語学テキストなどを手がけるアスク出版(東京都新宿区)は、2010年から販売している日本語能力試験の教材に家庭内暴力(DV)を思わせる描写があったとして、22年11月7日に公式サイトなどで謝罪した。今後、内容を変更するとしている。
「また父さんに殴られたの?」
内容を変更するとしたのは、外国語を母語としない人に向け実施されている日本語能力試験のテキスト「日本語総まとめ N3 読解」の「英語・中国語・韓国語版」(初版第1刷10年)と「英語・ベトナム語版」(初版第1刷15年)の80ページと81ページ。
日本語の文章の「事実」と「筆者の気持ち」を区別するという趣旨の課題で、息子と母とみられる家族の会話が題材に用いられていた。息子が「母さん、顔どうしたの?また父さんに殴られたの?ひどいあざだよ」と問いかけ、母が「ああ、でも、大したことないわよ。お父さんね、今仕事が大変なのよ」と応じると、息子が「だからって、母さんに暴力を振るうなんてひどいよ」などと返し、2人の会話が続いていく。
次のページでは、息子とみられる人物が、亡くなった父親の記憶を振り返る文章が掲載されていた。「父はぼくたち家族の生活のことはまるで考えず、母は本当に苦労をしてきた。気に入らないことがあるとすぐに母に暴力を振るった。食事がまずいと皿を投げられ、真夜中に酒を買いに行かされ、それでも母は文句一つ言わない。なぜそこまでがまんをするのだろうと不思議に感じていた。父の作品が賞をとり、海外で紹介されてからは、生活に困ることはなくなったが、やはり酒と暴力は変わらなかった」などと書かれている。
「決してDVや暴力を肯定する立場にはございません」
これらの描写について、アスク出版は7日の発表で、「『暴力を肯定している』と解されかねない場面の文章が掲載されており、教材として適切でないとのご指摘をいただきました」と説明。「読者の皆様にご不快な思いをさせてしまい、ご迷惑をおかけしましたこと、深くお詫び申し上げます」と謝罪した。
同社は、10年の出版時に在籍していた編集部員が、22年11月現在で全員退職していることから「当時どういった状況で発行に至ったのか、制作におけるチェック体制は適切であったかなど、詳しい経緯をどうしても把握できておりません」とする。
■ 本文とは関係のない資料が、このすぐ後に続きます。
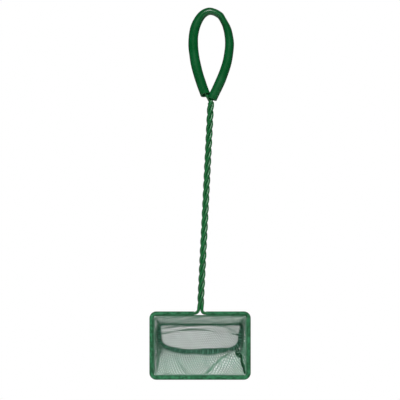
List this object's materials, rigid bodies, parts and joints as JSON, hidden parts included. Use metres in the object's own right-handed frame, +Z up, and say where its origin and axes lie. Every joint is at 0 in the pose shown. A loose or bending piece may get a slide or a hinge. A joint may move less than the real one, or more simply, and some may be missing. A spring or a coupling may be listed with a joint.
{
  "type": "aquarium fish net",
  "caption": "Small hand net: a netting bag sewn on a rectangular coated wire frame, with a twisted wire shaft and a teardrop loop handle in a soft tube.",
  "frame": {"origin": "inside top of the handle loop, where a hook carries the hanging net", "axes": "+Z up as the net hangs, +X to the right seen from the mouth of the bag, +Y back into the bag"},
  "size_m": [0.08, 0.0489, 0.2934],
  "materials": {
    "steel_wire": "drawn galvanised steel wire, hidden inside its coating",
    "wire_coating": "smooth glossy dark green plastic coating",
    "grip_vinyl": "soft glossy dark green vinyl tube, squeezed at its bends",
    "hem_tape": "woven green polyester tape folded over the wire",
    "sewing_thread": "twisted green sewing thread in even stitches",
    "netting": "fine pale grey green knitted nylon netting with a soft sheen",
    "seam_thread": "dark green overlocked seam"
  },
  "bodies": {
    "root": {"frame_core": "steel_wire", "frame_coating": "wire_coating", "shaft_core_right": "steel_wire", "shaft_core_left": "steel_wire", "shaft_core_back": "steel_wire", "shaft_coating_right": "wire_coating", "shaft_coating_left": "wire_coating", "shaft_coating_back": "wire_coating", "loop_core": "steel_wire", "loop_coating": "wire_coating", "grip_tube": "grip_vinyl", "hem_tape": "hem_tape", "hem_stitches": "sewing_thread", "net_body": "netting", "net_end_panel": "netting", "end_seam": "seam_thread", "side_seam": "seam_thread"}
  },
  "joints": []
}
同社は「著者はもちろん弊社としましても、決してDVや暴力を肯定する立場にはございません」としつつ、「誤解を生むような文面であったことを重く受け止め、全面的に内容を変更する」と説明。また再発防止策として「編集部の意識を一層強化し、細心の注意を払って制作する」「教材としてふさわしい内容であるか、読者のみなさまにご不快な思いを与えてしまうような表現はないかを、制作段階から複数名で確認する体制を徹底する」と伝えた。